Je publie trois romans – et je les adore tous ! – pour la rentrée. Le premier est No man’s land de Loic Le Pallec, un premier roman. C’est un récit de SF où des robots se réveillent doués d’émotions sur une Terre post-apocalyptique. Ils découvrent leurs nouvelles facultés sans les comprendre tout de suite. C’est un roman qui questionne sur l’humanité, l’identité, la prise de conscience, la naissance et la signification des émotions, mais tout cela de façon ludique, fun et très vivante.

Il y aura également un nouvel opus de Martine Pouchain : Zelda la rouge. Martine a travaillé cette fois avec des personnages féminins, ce qui est plutôt nouveau pour elle, et surtout elle fait une incursion remarquable dans la comédie. C’est l’histoire de deux sœurs ; l’une est en fauteuil roulant depuis qu’un chauffard l’a renversée tandis que l’autre, son aînée, l’a élevée comme une mère et ne rêve que de retrouver le chauffard pour la venger. Ça démarre comme une tragédie  – un hommage à Lorenzaccio de Musset, via la réflexion sur le choix entre amour et vengeance – mais il y a de nombreux accents de comédie, des personnages burlesques…
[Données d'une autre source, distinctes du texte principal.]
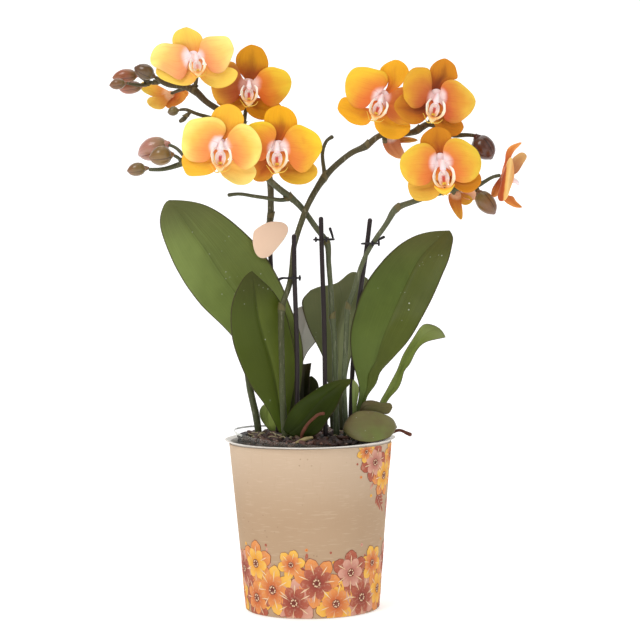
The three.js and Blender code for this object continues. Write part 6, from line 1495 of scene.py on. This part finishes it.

Autre coup de cœur, Je suis sa fille de Benoît Minville. C’est un auteur que j’avais rencontré sur son blog (il est libraire), en lisant un article qu’il avait consacré à La drôle de vie de Bibow Bradley. J’avais trouvé l’article vif, pertinent… mais surtout très bien écrit. Je l’ai donc contacté, il m’a confirmé qu’il écrivait, fait lire son manuscrit… et je suis tombé en amour. Profondément ! C’est l’histoire de Joannie, une jeune fille tout à fait banale, plutôt studieuse, élevée par son père avec qui elle a une relation très forte. Ce dernier travaille dans une grande entreprise et, du jour au lendemain, se fait broyer par le système. Alors sa fille se révolte. Elle ne supporte plus ce système et décide de l’arrêter ; elle a 16 ans, ne voit qu’une solution : tuer le patron. Elle part alors avec son meilleur ami sur les routes de France, direction Nice, où le big Boss a une villa. Cela donne un road-movie engagé, souvent hilarant, souvent bouleversant, et pour tout dire extrêmement humain, qui explore des thématiques très fortes telles que la crise, le besoin de révolte des jeunes, la société de consommation, la perte de sens dans notre époque hyper–industrialisée… À vrai dire, on ne peut pas finir ce livre sans pousser un grand cri de rage et d’espoir mêlés. C’est une réussite.

Merci Tibo pour ton intervention, as-tu envie d’ajouter quelque chose ?

On n’a pas parlé de la promotion des livres que l’on organise, toi et nous ! J’aimerais bien parler un peu des blogueurs, parce qu’ils forment une nouvelle donne passionnante dans le jeu du livre – en particulier au secteur Jeunes Adultes, qui me semble être un espace précurseur. À Sarbacane, depuis disons trois ans, on a accentué beaucoup le travail avec les blogueurs, qui s’affirment de plus en plus en tant que prescripteurs de poids. On a même divisé de moitié nos envois à la presse « traditionnelle » pour se concentrer sur eux… et il faut dire que ce travail avec les blogueurs est assez génial. D’une part il y a un vrai impact de vente suite à un article sur un blog, les réseaux de blogueurs faisant revivre les traditionnels clubs de lecture dans l’espace virtuel. Et d’autre part, les auteurs adorent ça, parce que c’est un retour de lecture immédiat, direct, sans compromis. Dans le foisonnement des blogs, certains articles sont très réussis et puis, même quand ils le sont moins et que c’est simplement du coup de cœur ou du coup de gueule, cela reste intéressant car on voit une « vraie personne » exprimer un point de vue, un retour net. On a commencé cette expérience un peu par hasard avec quelques blogueurs et on voit que maintenant ça se professionnalise.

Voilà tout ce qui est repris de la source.